** START OF Data for this task **
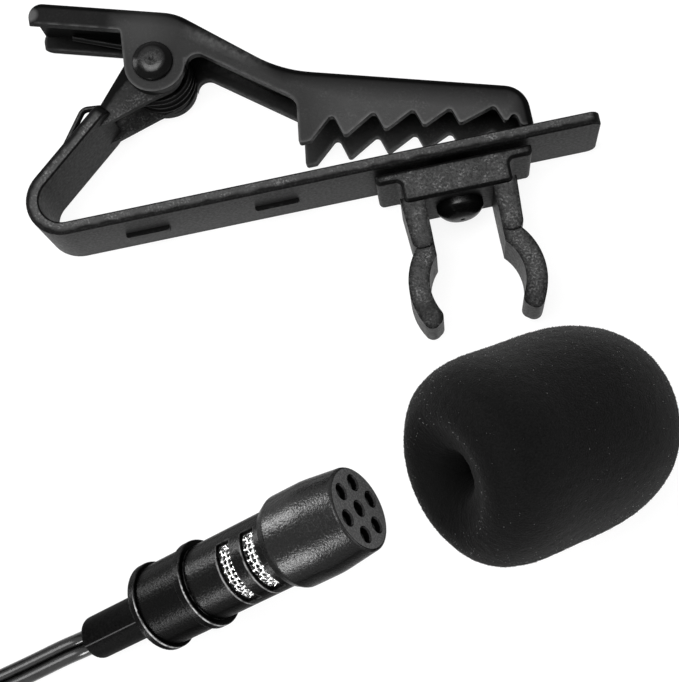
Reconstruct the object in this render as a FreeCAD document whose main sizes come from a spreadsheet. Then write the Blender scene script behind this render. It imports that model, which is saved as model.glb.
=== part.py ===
import FreeCAD, Part
import math
import os
import Sketcher
from FreeCAD import Matrix, Placement, Rotation, Vector

# Lavalier microphone kit lying on a table: a tie clip with a swivelling
# microphone holder, the microphone on its twin lead, and a foam windscreen.
# Millimetres. Z is up and the table is z = 0. The origin is on the table,
# under the middle of the clip's straight bar, and X runs along the bar
# towards its free end.

doc = FreeCAD.newDocument("lavalier")
dim = doc.addObject("Spreadsheet::Sheet", "dim")

SIZES = {
    "strip_width": 7.4,
    "strip_thick": 1.15,
    "strip_end": 24.9,
    "bend_x": 21.7,
    "bend_radius": 3.2,
    "upright_angle": 40.8,
    "upright_len": 8.7,
    "strip_edge": 0.2,
    "strip_corner": 0.9,
    "upright_corner": 1.1,
    "rib_len": 3.9,
    "rib_wide": 0.8,
    "rib_high": 0.45,
    "rib_pitch": 11.6,
    "rib_first": 15.3,
    "pivot_x": 11.9,
    "pivot_y": 13.4,
    "rivet_head": 3.6,
    "rivet_rise": 0.8,
    "rivet_shank": 1.6,
    "ear_thick": 0.6,
    "ear_radius": 2.3,
    "ear_root": 1.6,
    "ear_belly": 0.8,
    "plate_gap": 0.1,
    "hole_gap": 0.1,
    "lever_width": 6.9,
    "lever_edge": 0.7,
    "lever_thick": 0.8,
    "lug_radius": 2.75,
    "tail_len": 10.4,
    "tail_deep": 2.2,
    "tail_round": 1.2,
    "tail_slope": 17.2,
    "tail_over": 5.1,
    "neck_x": 2.7,
    "neck_radius": 5.0,
    "jaw_len": 31.25,
    "root_x": 11.75,
    "root_radius": 1.4,
    "root_drop": 6.1,
    "shoulder_x": 10.9,
    "shoulder_drop": 3.0,
    "shoulder_radius": 12.0,
    "nose_drop": 9.2,
    "nose_long": 1.1,
    "nose_radius": 2.4,
    "bite_gap": 0.1,
    "tooth_count": 6,
    "tooth_first": 11.2,
    "tooth_last": 1.2,
    "tooth_clear": 2.65,
    "tooth_deep": 2.1,
    "tooth_tip": 0.25,
    "first_tip": 1.0,
    "wire": 0.55,
    "wire_gap": 0.43,
    "leg_len": 6.6,
    "coil_radius": 2.75,
    "coil_turns": 2.5,
    "spring_bow": 1.5,
    "holder_x": 11.87,
    "holder_len": 13.6,
    "holder_wide": 6.9,
    "holder_wing": 0.95,
    "holder_block": 9.4,
    "holder_deep": 2.9,
    "holder_seat": 0.45,
    "holder_edge": 0.4,
    "boss_radius": 1.8,
    "swivel_head": 4.1,
    "swivel_rise": 1.5,
    "swivel_shank": 1.5,
    "arm_wide": 6.2,
    "ring_wide": 5.7,
    "arm_out": 5.05,
    "arm_step": 7.0,
    "arm_taper": 0.3,
    "throat": 5.9,
    "arm_thick": 1.8,
    "bore_drop": 10.6,
    "tip_slope": 1.1,
    "bore_radius": 4.05,
    "mouth_angle": 104.0,
    "mic_pitch": 29.0,
    "mic_turn": 11.0,
    "mic_x": 25.47,
    "mic_y": 34.33,
    "mic_lift": 0.35,
    "face_radius": 3.45,
    "cap_radius": 3.88,
    "cap_len": 7.4,
    "cap_lip": 0.8,
    "cap_swell": 3.6,
    "cap_face": 0.7,
    "cap_seat": 5.2,
    "cap_rear": 0.4,
    "capsule_room": 3.05,
    "hole_radius": 0.6,
    "hole_ring": 2.15,
    "hole_turn": 15.0,
    "hole_edge": 0.12,
    "body_radius": 3.2,
    "body_wall": 0.45,
    "window_first": 8.75,
    "window_pitch": 2.5,
    "window_wide": 1.35,
    "window_count": 2,
    "window_arc": 110.0,
    "window_turn": 20.0,
    "mesh_thick": 0.2,
    "collar_at": 15.5,
    "collar_spigot": 1.4,
    "collar_radius": 3.7,
    "collar_len": 0.8,
    "groove_radius": 3.45,
    "groove_len": 4.2,
    "flange_radius": 3.75,
    "flange_len": 0.7,
    "crimp_radius": 1.4,
    "sleeve_len": 7.7,
    "sleeve_radius": 1.85,
    "sleeve_edge": 0.6,
    "mic_fit": 0.05,
    "capsule_radius": 2.6,
    "capsule_len": 2.4,
    "felt_thick": 0.6,
    "board_thick": 0.6,
    "wire_spread": 0.7,
    "wire_radius": 0.25,
    "lead": 2.2,
    "foam_radius": 8.55,
    "foam_len": 22.0,
    "foam_mouth": 4.7,
    "foam_bore": 3.6,
    "foam_lip": 0.8,
    "foam_deep": 13.0,
    "foam_x": 14.64,
    "foam_y": 26.34,
    "foam_turn": 14.0,
    "foam_pitch": 28.0,
    "ring_gap": 0.85,
    "layer_gap": 0.45,
    "loop_turns": 3.0,
    "last_turns": 2.75,
    "loop_layers": 4,
    "loop_outer": 19.0,
    "coil_x": 58.0,
    "coil_y": 19.2,
    "tie_thick": 0.8,
    "tie_gap": 0.25,
    "tie_wide": 6.0,
    "tie_turn": 90.0,
    "tail_run": 22.0,
    "plug_radius": 1.75,
    "plug_len": 14.0,
    "plug_band": 0.5,
    "tip_len": 3.7,
    "ring_band": 2.4,
    "barrel_radius": 3.5,
    "barrel_len": 16.0,
    "boot_len": 9.0,
}
for row, (alias, value) in enumerate(SIZES.items(), start=1):
    dim.set(f"A{row}", alias)
    dim.set(f"B{row}", str(value))
    dim.setAlias(f"B{row}", alias)
doc.recompute()


def num(rule):
    """The value of a rule written with the sheet's names."""
    return float(dim.evalExpression(str(rule)))


def bind(thing, prop, rule):
    thing.setExpression(prop, str(rule))


def new_body(name):
    body = doc.addObject("PartDesign::Body", name)
    body.Label = name
    return body


def plane_of(body, role):
    for feature in body.Origin.OriginFeatures:
        if feature.Role == role:
            return feature
    raise ValueError(role)


def fixed_point(sketch, geo, pos, x_rule, y_rule):
    """Hold one sketch point at two rules of the sheet."""
    for kind, rule in (("DistanceX", x_rule), ("DistanceY", y_rule)):
        index = sketch.addConstraint(Sketcher.Constraint(kind, geo, pos, num(rule)))
        bind(sketch, f"Constraints[{index}]", rule)


def new_sketch(body, role, name, level="0"):
    sketch = body.newObject("Sketcher::SketchObject", name)
    sketch.AttachmentSupport = [(plane_of(body, role), "")]
    sketch.MapMode = "FlatFace"
    bind(sketch, ".AttachmentOffset.Base.z", level)
    return sketch


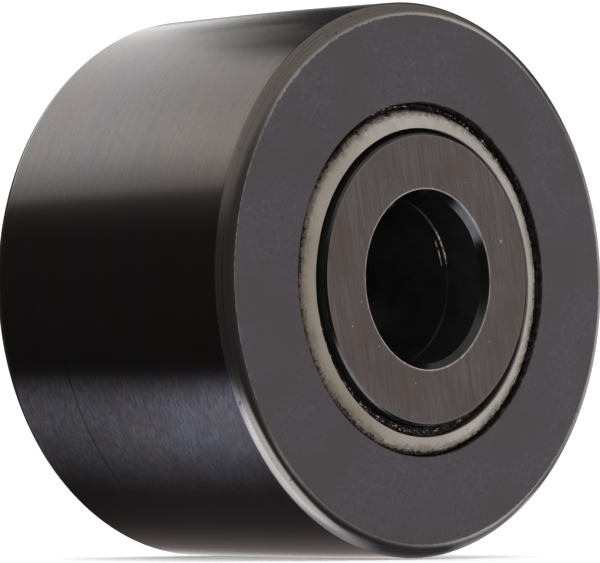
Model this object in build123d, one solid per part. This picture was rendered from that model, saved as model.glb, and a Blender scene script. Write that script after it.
** END OF Data for this task **
Directions for this task:
Every record above should be output exactly.

Answer to the problem:
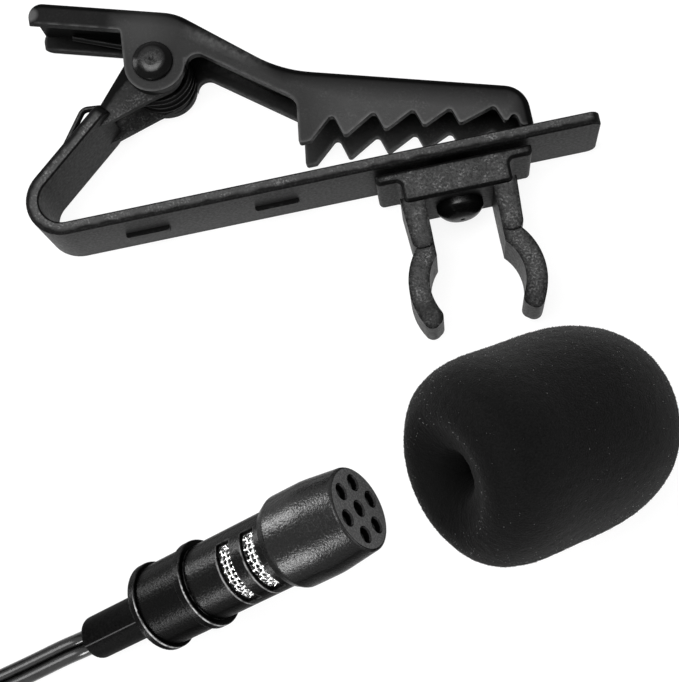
Reconstruct the object in this render as a FreeCAD document whose main sizes come from a spreadsheet. Then write the Blender scene script behind this render. It imports that model, which is saved as model.glb.
=== part.py ===
import FreeCAD, Part
import math
import os
import Sketcher
from FreeCAD import Matrix, Placement, Rotation, Vector

# Lavalier microphone kit lying on a table: a tie clip with a swivelling
# microphone holder, the microphone on its twin lead, and a foam windscreen.
# Millimetres. Z is up and the table is z = 0. The origin is on the table,
# under the middle of the clip's straight bar, and X runs along the bar
# towards its free end.

doc = FreeCAD.newDocument("lavalier")
dim = doc.addObject("Spreadsheet::Sheet", "dim")

SIZES = {
    "strip_width": 7.4,
    "strip_thick": 1.15,
    "strip_end": 24.9,
    "bend_x": 21.7,
    "bend_radius": 3.2,
    "upright_angle": 40.8,
    "upright_len": 8.7,
    "strip_edge": 0.2,
    "strip_corner": 0.9,
    "upright_corner": 1.1,
    "rib_len": 3.9,
    "rib_wide": 0.8,
    "rib_high": 0.45,
    "rib_pitch": 11.6,
    "rib_first": 15.3,
    "pivot_x": 11.9,
    "pivot_y": 13.4,
    "rivet_head": 3.6,
    "rivet_rise": 0.8,
    "rivet_shank": 1.6,
    "ear_thick": 0.6,
    "ear_radius": 2.3,
    "ear_root": 1.6,
    "ear_belly": 0.8,
    "plate_gap": 0.1,
    "hole_gap": 0.1,
    "lever_width": 6.9,
    "lever_edge": 0.7,
    "lever_thick": 0.8,
    "lug_radius": 2.75,
    "tail_len": 10.4,
    "tail_deep": 2.2,
    "tail_round": 1.2,
    "tail_slope": 17.2,
    "tail_over": 5.1,
    "neck_x": 2.7,
    "neck_radius": 5.0,
    "jaw_len": 31.25,
    "root_x": 11.75,
    "root_radius": 1.4,
    "root_drop": 6.1,
    "shoulder_x": 10.9,
    "shoulder_drop": 3.0,
    "shoulder_radius": 12.0,
    "nose_drop": 9.2,
    "nose_long": 1.1,
    "nose_radius": 2.4,
    "bite_gap": 0.1,
    "tooth_count": 6,
    "tooth_first": 11.2,
    "tooth_last": 1.2,
    "tooth_clear": 2.65,
    "tooth_deep": 2.1,
    "tooth_tip": 0.25,
    "first_tip": 1.0,
    "wire": 0.55,
    "wire_gap": 0.43,
    "leg_len": 6.6,
    "coil_radius": 2.75,
    "coil_turns": 2.5,
    "spring_bow": 1.5,
    "holder_x": 11.87,
    "holder_len": 13.6,
    "holder_wide": 6.9,
    "holder_wing": 0.95,
    "holder_block": 9.4,
    "holder_deep": 2.9,
    "holder_seat": 0.45,
    "holder_edge": 0.4,
    "boss_radius": 1.8,
    "swivel_head": 4.1,
    "swivel_rise": 1.5,
    "swivel_shank": 1.5,
    "arm_wide": 6.2,
    "ring_wide": 5.7,
    "arm_out": 5.05,
    "arm_step": 7.0,
    "arm_taper": 0.3,
    "throat": 5.9,
    "arm_thick": 1.8,
    "bore_drop": 10.6,
    "tip_slope": 1.1,
    "bore_radius": 4.05,
    "mouth_angle": 104.0,
    "mic_pitch": 29.0,
    "mic_turn": 11.0,
    "mic_x": 25.47,
    "mic_y": 34.33,
    "mic_lift": 0.35,
    "face_radius": 3.45,
    "cap_radius": 3.88,
    "cap_len": 7.4,
    "cap_lip": 0.8,
    "cap_swell": 3.6,
    "cap_face": 0.7,
    "cap_seat": 5.2,
    "cap_rear": 0.4,
    "capsule_room": 3.05,
    "hole_radius": 0.6,
    "hole_ring": 2.15,
    "hole_turn": 15.0,
    "hole_edge": 0.12,
    "body_radius": 3.2,
    "body_wall": 0.45,
    "window_first": 8.75,
    "window_pitch": 2.5,
    "window_wide": 1.35,
    "window_count": 2,
    "window_arc": 110.0,
    "window_turn": 20.0,
    "mesh_thick": 0.2,
    "collar_at": 15.5,
    "collar_spigot": 1.4,
    "collar_radius": 3.7,
    "collar_len": 0.8,
    "groove_radius": 3.45,
    "groove_len": 4.2,
    "flange_radius": 3.75,
    "flange_len": 0.7,
    "crimp_radius": 1.4,
    "sleeve_len": 7.7,
    "sleeve_radius": 1.85,
    "sleeve_edge": 0.6,
    "mic_fit": 0.05,
    "capsule_radius": 2.6,
    "capsule_len": 2.4,
    "felt_thick": 0.6,
    "board_thick": 0.6,
    "wire_spread": 0.7,
    "wire_radius": 0.25,
    "lead": 2.2,
    "foam_radius": 8.55,
    "foam_len": 22.0,
    "foam_mouth": 4.7,
    "foam_bore": 3.6,
    "foam_lip": 0.8,
    "foam_deep": 13.0,
    "foam_x": 14.64,
    "foam_y": 26.34,
    "foam_turn": 14.0,
    "foam_pitch": 28.0,
    "ring_gap": 0.85,
    "layer_gap": 0.45,
    "loop_turns": 3.0,
    "last_turns": 2.75,
    "loop_layers": 4,
    "loop_outer": 19.0,
    "coil_x": 58.0,
    "coil_y": 19.2,
    "tie_thick": 0.8,
    "tie_gap": 0.25,
    "tie_wide": 6.0,
    "tie_turn": 90.0,
    "tail_run": 22.0,
    "plug_radius": 1.75,
    "plug_len": 14.0,
    "plug_band": 0.5,
    "tip_len": 3.7,
    "ring_band": 2.4,
    "barrel_radius": 3.5,
    "barrel_len": 16.0,
    "boot_len": 9.0,
}
for row, (alias, value) in enumerate(SIZES.items(), start=1):
    dim.set(f"A{row}", alias)
    dim.set(f"B{row}", str(value))
    dim.setAlias(f"B{row}", alias)
doc.recompute()


def num(rule):
    """The value of a rule written with the sheet's names."""
    return float(dim.evalExpression(str(rule)))


def bind(thing, prop, rule):
    thing.setExpression(prop, str(rule))


def new_body(name):
    body = doc.addObject("PartDesign::Body", name)
    body.Label = name
    return body


def plane_of(body, role):
    for feature in body.Origin.OriginFeatures:
        if feature.Role == role:
            return feature
    raise ValueError(role)


def fixed_point(sketch, geo, pos, x_rule, y_rule):
    """Hold one sketch point at two rules of the sheet."""
    for kind, rule in (("DistanceX", x_rule), ("DistanceY", y_rule)):
        index = sketch.addConstraint(Sketcher.Constraint(kind, geo, pos, num(rule)))
        bind(sketch, f"Constraints[{index}]", rule)


def new_sketch(body, role, name, level="0"):
    sketch = body.newObject("Sketcher::SketchObject", name)
    sketch.AttachmentSupport = [(plane_of(body, role), "")]
    sketch.MapMode = "FlatFace"
    bind(sketch, ".AttachmentOffset.Base.z", level)
    return sketch


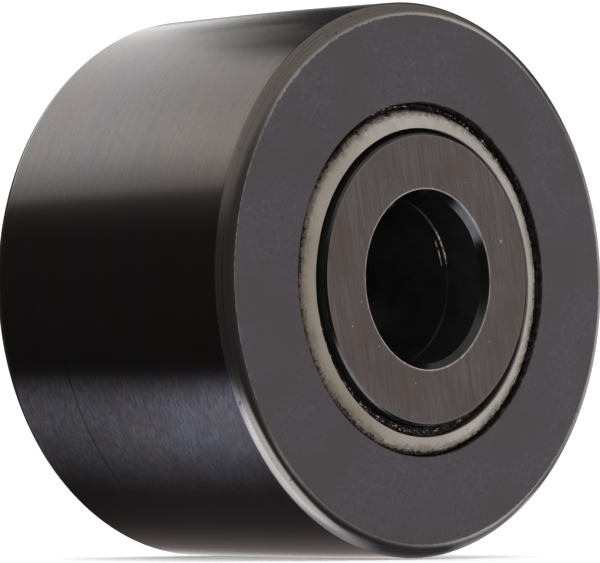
Model this object in build123d, one solid per part. This picture was rendered from that model, saved as model.glb, and a Blender scene script. Write that script after it.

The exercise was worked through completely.